The Casey opinion also included this potentially crucial language: “Unnecessary health regulations that have the purpose or effect of presenting a substantial obstacle to a woman seeking an abortion impose an undue burden on the right.”

The Kennedy the clinics hope for may be persuaded by the AMA’s position that such restrictions endanger women by making legal abortion harder to access. (The influential group initially supported the Partial Birth Abortion Ban, the law at issue in Carhart. But an independent inquiry found the move to have been made improperly as part of a political deal.)

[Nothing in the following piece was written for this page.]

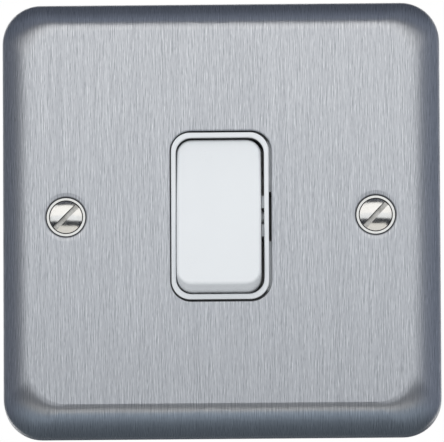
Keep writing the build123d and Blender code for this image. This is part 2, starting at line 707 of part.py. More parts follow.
def earth_block():
    """The earth terminal, riveted to its own strap, which is thinner than the others."""
    half = BLOCK_WIDTH / 2
    body = block(-BLOCK_LENGTH / 2, BLOCK_LENGTH / 2, -half, half, -BLOCK_DEPTH, 0)
    body = fillet(body.edges().filter_by(Axis.Y), BLOCK_EASE)
    body += column(BLOCK_SPIGOT, 0, 0, 0, EARTH_STRAP_THICK + SPIGOT_HEAD)
    body -= axle(WIRE_BORE, -BLOCK_LENGTH, BLOCK_LENGTH, -WIRE_BORE_DROP, 0)
    body -= column(TERMINAL_SCREW + THREAD_CLEARANCE, 0, 0, -BLOCK_DEPTH - 1, -WIRE_BORE_DROP)
    return Pos(EARTH_BLOCK_X, -EARTH_BACK, EARTH_BLOCK_Z) * Rot(0, 90, 0) * body


def earth_strap():
    """Bent strip from a plate stud through the liner to the earth terminal."""
    half = EARTH_STRAP_WIDTH / 2
    thick = EARTH_STRAP_THICK
    foot_back = UNDERSIDE - thick
    body = column(EARTH_FOOT, -STUD_X, -STUD_Z, foot_back, UNDERSIDE)
    body += block(-STUD_X, EARTH_LEG_X, -STUD_Z - half, -STUD_Z + half, foot_back, UNDERSIDE)
    body += block(
        EARTH_LEG_X - thick, EARTH_LEG_X, -STUD_Z - half, -STUD_Z + half, EARTH_BACK, UNDERSIDE
    )
    body += block(
        EARTH_LEG_X - thick,
        EARTH_BLOCK_X + BLOCK_WIDTH / 2,
        -STUD_Z - half,
        -STUD_Z + half,
        EARTH_BACK,
        -PEDESTAL_BEHIND_WALL,
    )
    body -= column(STUD_RADIUS + 0.05, -STUD_X, -STUD_Z, foot_back - 1, UNDERSIDE + 1)
    return body - column(BLOCK_SPIGOT, EARTH_BLOCK_X, EARTH_BLOCK_Z, EARTH_BACK - 1, 1)


def base():
    """Tower round the contact chamber, open terminal cells on one side and two ears."""
    body = slab(
        RectangleRounded(SKIRT_WIDTH, SKIRT_LENGTH, SKIRT_CORNER), FLOOR - FLOOR_THICK, SKIRT_END
    )
    half = SKIRT_LENGTH / 2
    bank = block(BANK_START, BANK_END, -half, half, BANK_BACK, BANK_FRONT)
    bank = fillet(bank.edges().filter_by(Axis.Y), BANK_EASE)
    body += bank
    for side in (-1, 1):
        z = side * MODULE_SCREW_Z
        web = sorted((side * (half - 1), z))
        body += column(EAR_RADIUS, 0, z, SKIRT_END - EAR_THICK, SKIRT_END)
        body += block(-EAR_RADIUS, EAR_RADIUS, web[0], web[1], SKIRT_END - EAR_THICK, SKIRT_END)
        body -= column(EAR_HOLE, 0, z, SKIRT_END - EAR_THICK - 1, SKIRT_END + 1)
    chamber = RectangleRounded(CHAMBER_WIDTH, CHAMBER_LENGTH, CHAMBER_CORNER)
    body -= slab(chamber, FLOOR, SKIRT_END + 1)
    room = STRAP_WIDTH / 2 + STRAP_ROOM
    for side in (-1, 0, 1):
        z = side * CONTACT_Z
        terminal_z = side * TERMINAL_PITCH
        wide = BLOCK_WIDTH / 2 + BLOCK_ROOM
        body -= block(
            CHAMBER_WIDTH / 2 - 1, STRAP_END + STRAP_ROOM, z - room, z + room, FLOOR, STRAP_FRONT + STRAP_ROOM
        )
        body -= block(
            BLOCK_START - BLOCK_ROOM,
            BANK_END + 1,
            terminal_z - wide,
            terminal_z + wide,
            BANK_BACK - 1,
            FLOOR,
        )
        body -= column(
            BLOCK_SPIGOT + 0.2, BLOCK_MIDDLE, terminal_z, FLOOR, STRAP_FRONT + SPIGOT_HEAD + 0.3
        )
    bearing = TRUNNION_RADIUS + BEARING_CLEARANCE
    for side in (-1, 1):
        ends = sorted((side * (TRUNNION_END - POST_THICK), side * TRUNNION_END))
        body += block(
            ends[0],
            ends[1],
            -bearing + POST_CLEARANCE,
            bearing - POST_CLEARANCE,
            SKIRT_END - 0.5,
            PIVOT - TRUNNION_RADIUS - POST_CLEARANCE,
        )
    return body


def base_screws():
    """Pan-head screws through the base's ears into the frame's bosses."""
    screws = []
    seat = SKIRT_END - EAR_THICK
    for side in (-1, 1):
        z = side * MODULE_SCREW_Z
        body = column(BASE_SCREW, 0, z, seat, seat + BASE_SCREW_LENGTH)
        body += column(BASE_SCREW_HEAD, 0, z, seat - BASE_HEAD_RISE, seat)
        arm = BASE_SCREW_HEAD * 0.55
        for x0, z0 in ((arm, 0.3), (0.3, arm)):
            body -= block(-x0, x0, z - z0, z + z0, seat - BASE_HEAD_RISE - 1, seat - BASE_HEAD_RISE + 0.9)
        screws.append(module(body))
    return screws


save("plate", plate())
save("fixing_screw_left", fixing_screw(-1, LEFT_SLOT_TURN))
save("fixing_screw_right", fixing_screw(1, RIGHT_SLOT_TURN))
save("screw_retainers", retainers())
save("plate_liner", liner())
save("push_nuts", push_nuts())
save("earth_strap", earth_strap())
save("earth_terminal", earth_block())
save("earth_screw", to_earth(terminal_screw()))
save("rocker_frame", module(frame()))
save("rocker", floated(rocker()))
save("plunger", floated(plunger()))
save("plunger_spring", floated(plunger_spring()))
save("contact_lever", module(lever()))
save("moving_tips", [module(tip) for tip in moving_tips()])
save("fixed_tips", fixed_tips())
save("common_strap", module(common_strap()))
save("line_one_strap", module(line_strap(1)))
save("line_two_strap", module(line_strap(-1)))
save("common_terminal", module(terminal_block()))
save("line_one_terminal", module(Pos(0, 0, TERMINAL_PITCH) * terminal_block()))
save("line_two_terminal", module(Pos(0, 0, -TERMINAL_PITCH) * terminal_block()))
save("terminal_screws", [
    module(Pos(0, 0, step * TERMINAL_PITCH) * terminal_screw()) for step in (-1, 0, 1)
])
save("module_base", module(base()))
save("base_screws", base_screws())
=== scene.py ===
import json
import math

import bmesh
import bpy
from mathutils import Matrix, Vector


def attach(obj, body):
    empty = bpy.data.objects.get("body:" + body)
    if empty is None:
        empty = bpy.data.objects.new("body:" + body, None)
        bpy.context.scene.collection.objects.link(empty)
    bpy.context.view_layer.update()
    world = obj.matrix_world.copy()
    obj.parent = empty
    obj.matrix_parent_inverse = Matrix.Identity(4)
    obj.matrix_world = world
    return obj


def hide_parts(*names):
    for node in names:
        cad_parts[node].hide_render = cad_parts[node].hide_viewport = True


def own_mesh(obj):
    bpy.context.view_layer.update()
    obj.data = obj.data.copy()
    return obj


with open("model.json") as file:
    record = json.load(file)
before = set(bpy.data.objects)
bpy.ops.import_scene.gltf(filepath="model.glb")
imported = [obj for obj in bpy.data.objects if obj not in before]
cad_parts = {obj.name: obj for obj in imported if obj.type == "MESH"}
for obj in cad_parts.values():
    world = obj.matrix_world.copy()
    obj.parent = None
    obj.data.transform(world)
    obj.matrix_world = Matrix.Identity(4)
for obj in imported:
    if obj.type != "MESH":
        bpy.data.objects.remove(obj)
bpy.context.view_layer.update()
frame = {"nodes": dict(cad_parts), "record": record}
nodes = frame["nodes"]
slots = {part["node"]: part["material_slot"] for part in frame["record"]["subparts"]}
scene = bpy.context.scene
MM = 0.001

APERTURE_X = 9.8 * MM
APERTURE_Z = 16.7 * MM
APERTURE_CORNER = 4.0 * MM
FACE_HALF = 36.8 * MM
FACE_CORNER = 6.5 * MM
SCREW_X = 30.15 * MM
SINK_EDGE = 3.96 * MM
SURROUND_X = -0.15 * MM
SURROUND_FRONT = -9.35 * MM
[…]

“The AMA is a somewhat stodgy institution, and they haven’t always been willing to take positions in cases involving abortion,” said Priscilla Smith, a scholar at Yale Law School who argued the Carhart case before the court. “That they’re doing so here demonstrates how extreme these regulations are.” Several district courts, including the one in Texas, as well as in Alabama and Wisconsin, have held after a trial that the state’s evidence in support of the regulations relied on discredited sources.

The best case scenario for the clinics is that Kennedy is still attached to another aspect of Casey, which holds that a state can only try to talk women out of abortions, not stop them from getting them altogether. A decade ago, in Gonzales v. Carhart, Kennedy emphasized that the court wasn’t overturning Casey, which is why Texas hasn’t officially asked him to do so this time around.

But as Cornell law professor Michael Dorf pointed out, the standard that Texas argues the court should apply to abortion is actually what the dissenters in Casey wanted.

One of those dissenters, of course, was Scalia.

He wrote then that he did not understand what the “undue burden” standard even meant. He predicted it would "prove hopelessly unworkable in practice." As appeals courts across the country split on the laws at issue in Whole Woman’s Health, even Scalia’s usual opponents could get behind that one.

For now, each side has to convince Kennedy that "undue burden" means their side prevails — at least until the prospect of a ninth justice becomes reality.